54歳の男性。倦怠感を主訴に来院した。2年前から冬季になると体調不良を自覚していた。今年の冬は1か月前から今までになく倦怠感が強くなった。同時期から、時々指尖が冷たく、痛くなった。生来健康で喫煙歴はない。意識は清明。体温37.3℃。脈拍96/分、整。血圧114/58mmHg。皮膚に発疹はない。心音と呼吸音とに異常を認めない。左肋骨弓下に脾の先端を触れる。尿潜血1+。
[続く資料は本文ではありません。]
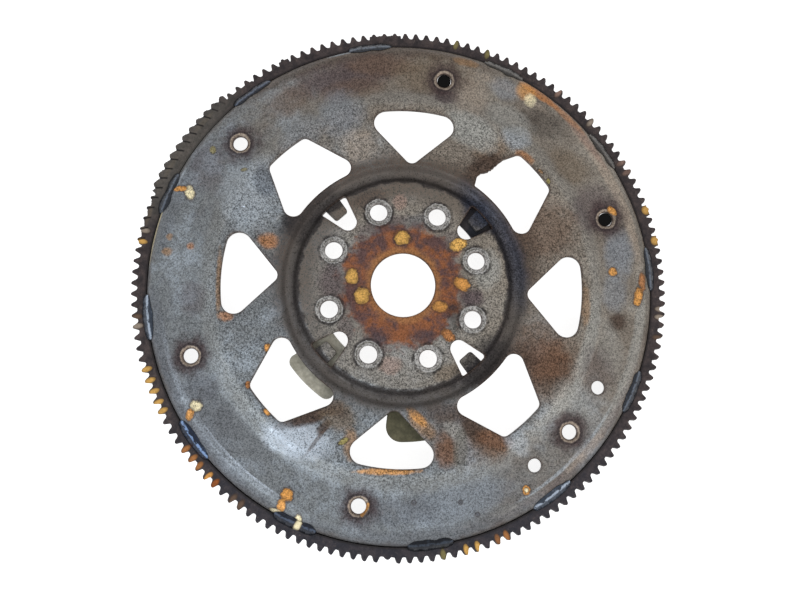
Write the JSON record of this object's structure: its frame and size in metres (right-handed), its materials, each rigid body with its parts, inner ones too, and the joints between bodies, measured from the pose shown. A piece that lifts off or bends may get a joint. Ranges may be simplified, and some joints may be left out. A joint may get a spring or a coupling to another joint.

血液所見:赤血球252万、Hb 7.9g/dL、Ht 24%、網赤血球4.8%、白血球6,700、血小板34万。血液生化学所見:総蛋白8.0g/dL、アルブミン4.7g/dL、尿素窒素14.0mg/dL、クレアチニン1.0mg/dL、尿酸7.2mg/dL、総コレステロール220mg/dL、トリグリセライド154mg/dL、総ビリルビン3.2mg/dL、直接ビリルビン0.8mg/dL、AST 35U/L、ALT 35U/L、LD 770U/L(基準176~353)、ALP 220U/L(基準260以下)、Fe 230μg/dL。免疫学所見:CRP 0.3mg/dL、抗核抗体陰性。末梢血塗抹Wright-Giemsa染色標本を別に示す。
この患者にみられる検査所見はどれか。
(編注:厳密には正答は2つと考えられるが、出題者の意図を考え、最も適切な1つを選ぶこと)
TSH高値
M蛋白陽性
抗dsDNA抗体陽性
赤血球浸透圧抵抗減弱
直接Coombs試験陽性

解答: e

102D46の解説

中年男性の冬季に顕著となる倦怠感。指先の症状はRaynaud現象とも考えられるが、異なるかもしれない。正球性貧血で網赤血球が増加していることから溶血性疾患を考えよう。画像では凝集した赤血球が指摘可能。
a TSH高値は甲状腺機能低下(貧血あり)症などでみられる。
b M蛋白陽性は多発性骨髄腫〈MM〉(貧血あり)などでみられる。
c 抗dsDNA抗体陽性は全身性エリテマトーデス〈SLE〉(貧血あり)でみられる。SLEであれば汎血球減少となる。
d 赤血球浸透圧抵抗減弱は遺伝性球状赤血球症〈HS〉でみられる。生来健康で家族歴がないことからHSは否定的。
e 正しい。直接Coombs試験陽性となる自己免疫性溶血性貧血〈AIHA〉が考えやすい。
※冬季に顕著となっており、冷式AIHAと考えられる。が、冷式では血管内溶血をみるケースが多く、脾腫の説明がつかない。
※AIHAでも小球状赤血球をみることがあり、そう考えるとdも正解となりうる。たしかに画像上も一部球状赤血球がみえる。
※冷式AIHAの過去問での出題数が極めて少ないので、102回と古い問題ではあるが随所で未だ現役な問題だ。だが、上記のように詰めの甘い問題である感が拭えない。そのギャップからか、学生から質問をいただくことの多い問題だ。すべてを完全に説明することができないのは気分が悪いものだ。だが、不条理も世の中には存在する。清濁併せ呑む境地で軽く流そう。